The clientele at Saltie has largely remained the same over the years, said Fidanza, a more than 20-year-resident of Williamsburg who spent a decade cooking and butchering whole animals at Diner and Marlow & Sons before opening Saltie. In addition to those regulars, the restaurants tends to attract a certain type of customer.

scuttlebutt saltie

The Scuttlebutt is Saltie’s most popular sandwich and truly, a thing of chaotic beauty. Photo: Saltie

“Creative types, restaurant industry types. Not like tech creative types but real hands-on creative types,” she said, describing the customers who gravitate to Saltie. “They’re not necessarily the same people that came in seven years ago. They are people who are less representative of how the neighborhood is changing … But they are fortunately still around and still come in,” she said.

Andrew Tarlow, the Brooklyn restaurateur who opened Diner, Marlow & Sons and Achilles’ Heel, to name just a few beloved establishments in the borough, said Fidanza, known as “Cheffie” to his family and the extended Marlow/Diner family, had hit on a winning formula at Saltie.

“We know that Caroline is constantly questioning what she does. Any good chef has to. And she keeps coming back to the same answer. It must be good,” he said. “Not changing shows conviction.”

But while Fidanza is happy to be heading up a business that people love and rely on, a “safe haven” as she calls it, she is now the sole owner of a business that began with two other partners. To steer the ship alone, she says, is unsustainable.

“I don’t love it. I like collaboration and I really like partnerships. I think I work better with other people,” she said. One partner, Elizabeth Schula, left after the third year in business to move upstate. Rebecca Collerton, the chef behind the popular Mr. Curry pop-up dinner venture at Saltie, departed in April. The two chefs had divergent goals and desires, Fidanza said.

Fidanza has been on the frontlines of both the Brooklyn and sustainable food movements for more than 20 years, and her perspective on current restaurant trends carries weight.


“I’m always amazed that people will wait in a line. When I see a line I just go to the place next door that has no line.”

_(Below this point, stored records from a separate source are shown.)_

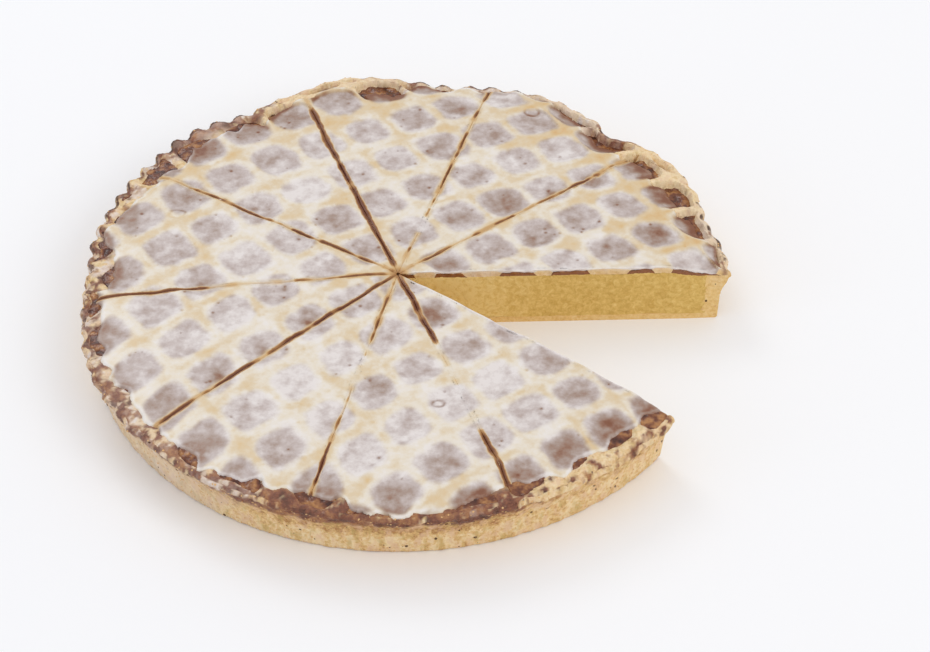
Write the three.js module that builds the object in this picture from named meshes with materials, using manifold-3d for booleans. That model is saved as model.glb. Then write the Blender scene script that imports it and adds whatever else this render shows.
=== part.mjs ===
// A round frangipane tart in a fluted pastry shell, cut into ten slices, with one slice taken away.
//
// Units are millimetres, with +Z up. The tart stands on the plane z = 0. Angles are in degrees,
// anticlockwise from +X when seen from above. Each slice has a pastry crust, an almond filling,
// a layer of jam and its share of the pastry lattice, and each of these is a closed solid.

import * as THREE from 'three';
import { mergeVertices } from 'three/addons/utils/BufferGeometryUtils.js';
import Module from 'manifold-3d';

// Clearance between neighbouring solids.
const CLEARANCE = 0.3;

// Pastry shell: a flat base inside a fluted wall that flares towards its rim.
const BASE_RADIUS = 132.4;
const BASE_THICKNESS = 3;
const WALL_TOP_RADIUS = 136;
const WALL_TOP = 23.2;
const CAVITY_BASE_RADIUS = 128;
const CAVITY_TOP_RADIUS = 129.5;
const FLUTES = 80;
const FLUTE_DEPTH = 0.8;
const STEPS_PER_FLUTE = 4;

// The filling rose as it baked: it is flat out to this radius and falls from there to the wall.
const FILLING_TOP = 26;
const FILLING_FLAT_RADIUS = 116;

// Jam spread over the filling and a little way over the wall.
const JAM_RADIUS = 133.4;
const JAM_THICKNESS = 1.4;

// Lattice: one sheet of pastry with rounded openings, domed at its edge, whose rim forms the lip.
const LIP_RADIUS = 139.4;
const LIP_TOP = 26.4;
const TART_TOP = 30;
const RIM_STEP_RADIUS = JAM_RADIUS + 0.5;
const OPENING_LIMIT = RIM_STEP_RADIUS - 0.4;
const OPENING_CENTRE_LIMIT = 132;

// The openings lie in rows. One row's spacing is 1, and these are parts of it.
const OPENING_ROWS = 8;
const OPENING_HALF_WIDTH = 0.37;
const OPENING_CORNER = 0.16;

// The rows are found step by step: the number of steps and the slope's step in millimetres.
const ROW_SEARCH_STEPS = 12;
const ROW_SLOPE_STEP = 0.01;

// The dome: at each distance inside the lip, how far the surface lies below the tart's top.
const DOME = [
  { inside: 8, drop: 1.7 },
  { inside: 17, drop: 0.4 },
  { inside: 28, drop: 0 },
];
const LIP_EDGE = 1;

// The lip is uneven: each entry raises or lowers its radius around one angle.
const LIP_WAVES = [
  { angle: 14, height: -2.2, spread: 5 },
  { angle: 30, height: 2.6, spread: 8 },
  { angle: 45, height: -5.5, spread: 3.5 },
  { angle: 63, height: 2.8, spread: 7 },
  { angle: 81, height: -1.8, spread: 6 },
  { angle: 99, height: 5.2, spread: 9 },
  { angle: 120, height: -2.6, spread: 4 },
  { angle: 133, height: 2.2, spread: 10 },
  { angle: 178, height: -3.8, spread: 14 },
];

// The cuts meet a little off the middle. The slice between the last cut and the first is gone.
const CUT_CENTRE = new THREE.Vector2(-2, 3.9);
const CUTS = [
  { angle: -0.8, width: 0.8 },
  { angle: 35, width: 1.2 },
  { angle: 70.8, width: 1.2 },
  { angle: 108.2, width: 2.6 },
  { angle: 145.8, width: 1.4 },
  { angle: 184.2, width: 1.2 },
  { angle: 221.1, width: 1.4 },
  { angle: 253.9, width: 1.2 },
  { angle: 288.1, width: 1.6 },
  { angle: 320.7, width: 0.8 },
];

// Round tools and solids without flutes have this many sides.
const ROUND_SEGMENTS = 80;

// Cutting tools reach past the tart by this much.
const REACH = 60;

const DOUGH = { color: 0xd9b683, roughness: 0.85, metalness: 0 };
const ALMOND_FILLING = { color: 0xcaa45f, roughness: 0.9, metalness: 0 };
const JAM = { color: 0x7d4a35, roughness: 0.3, metalness: 0 };
const GLAZED_DOUGH = { color: 0xe7d5b4, roughness: 0.5, metalness: 0 };

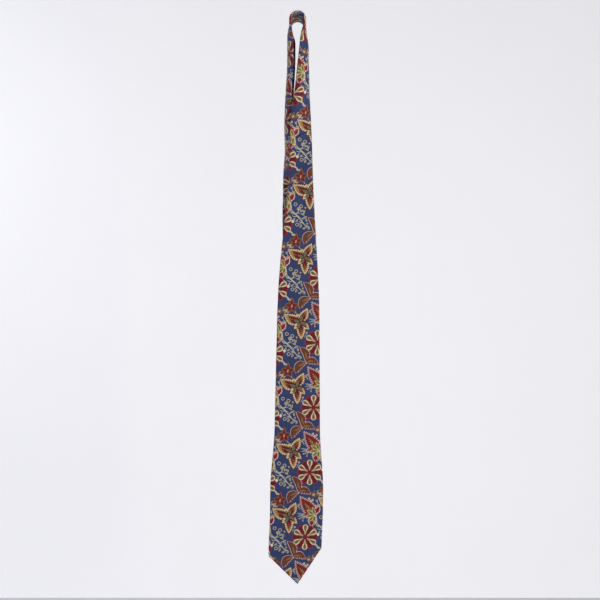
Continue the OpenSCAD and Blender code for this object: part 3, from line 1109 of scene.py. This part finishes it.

“When we opened, it was all about sustainability,” she said. “People would come in and ask ‘where did you get your eggs from?’ Because they cared, they wanted to know. Now, nobody ever, ever, ever asks anymore.”

Now, she said, “people are following trends rather than values,” like waiting in line for something that they can post on Instagram or Snapchat.

“I’m always amazed that people will wait in a line. When I see a line I just go to the place next door that has no line,” she said, laughing.

Perhaps because of time, or changing tastes or just her role as manager more than chef, Fidanza is pondering next steps.

“I would love it if this thing could run on its own, and be a little money manufacturer, but it can’t, it needs to be tended to,” she said. “People think things run on their own and they don’t. They run with a lot of effort.”

Ideas she has tossed around: opening multiple locations of Saltie across the city or opening a “Big Saltie” as she calls it, which would be open all day and into the night.

“Breakfast, lunch and dinner. Beer and wine and cocktails. And just have that be like, my home,” she said. “I would be very content to just like, have one thing that would have all of the things I need to be successful, like an office and a beer and wine license and a public bathroom and comfortable seats,” she said, ticking off the things that Saltie is lacking. “And then I would be happy. To just do that.”

But until Big Saltie, which would be a “Saltie-version of Italian food,” the original Saltie will remain. The sandwiches will continue to top Best Of lists. And her fans will continue to cheer her on.

“What she’s doing is great, she believes in it, and if you believe in what you do, [people] can feel it,” said Tarlow.

Above the counter at Saltie, hanging beside a list of daily specials, is a tote bag for sale. On it is the name of the most popular sandwich, The Scuttlebutt, printed in cursive, and below it, a constellation in the sky. Fidanza tells me the constellation represents chaos.

It’s the last word I’d choose to describe her, or Saltie, I say. Saltie is a constant; a port in a storm.

But then Fidanza clarifies for me: it’s the Scuttlebutt that’s chaotic. Of course! A sandwich that’s a tangle of foods–hard-boiled egg, feta, black olives, capers, seasonal pickles, pimenton aioli–that somehow comes together cohesively. Examining the sandwich before taking a bite is not unlike watching someone construct a cat’s cradle out of string.

Where there is chaos, there is also calm. And that’s Saltie.